A l’intérieur, ceux qui notamment au sein de l’appareil de l’Etat se sont fortement compromis avec les puissances voisines, sont aussi hostiles à la stabilisation démocratique du pays. Ils tenteront par tout moyen de préserver leurs privilèges personnels nourris par les réseaux d’influences des capitales étrangères. Les hommes forts auront d’autant plus recours à la corruption et à la fraude (qui sont devenues les marques des années Karzai) lors du deuxième tour, qu’ils auront obtenus des assurances d’impunités de la part des candidats.

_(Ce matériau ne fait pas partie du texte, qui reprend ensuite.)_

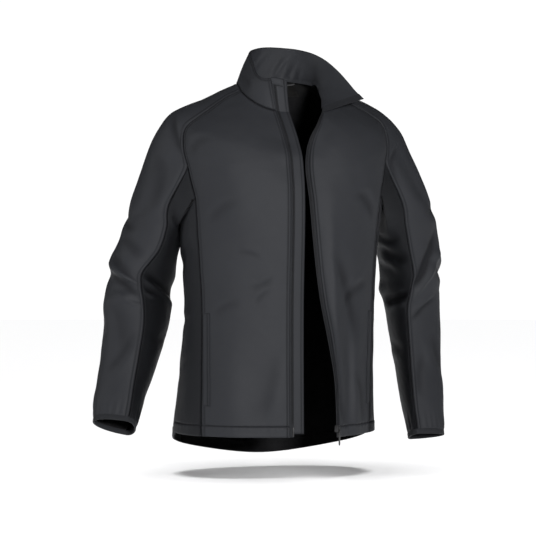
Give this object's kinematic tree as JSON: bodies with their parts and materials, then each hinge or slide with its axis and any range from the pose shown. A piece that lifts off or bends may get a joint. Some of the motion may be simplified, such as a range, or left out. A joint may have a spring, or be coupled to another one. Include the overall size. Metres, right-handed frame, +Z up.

Contre toute attente, c’est finalement le peuple qui est en train de prendre les choses en main en Afghanistan. Il le fait cette fois-ci non pas par les armes, mais pacifiquement, en reproduisant et en ravivant par son vote les gestes originels et fondateurs de toutes les anciennes démocraties. Il est rare de vivre en direct l’entrée résolue d’un vieux pays dans la démocratie. Pour que celle-ci soit définitive les vieilles nations occidentales devraient lui accorder encore leur soutien. Si ce n’est pour leurs intérêts immédiats, elles devraient le faire pour le souvenir de leurs jeunesses.

Akbal Aziz, docteur en relations internationales et diplomatie, médecin.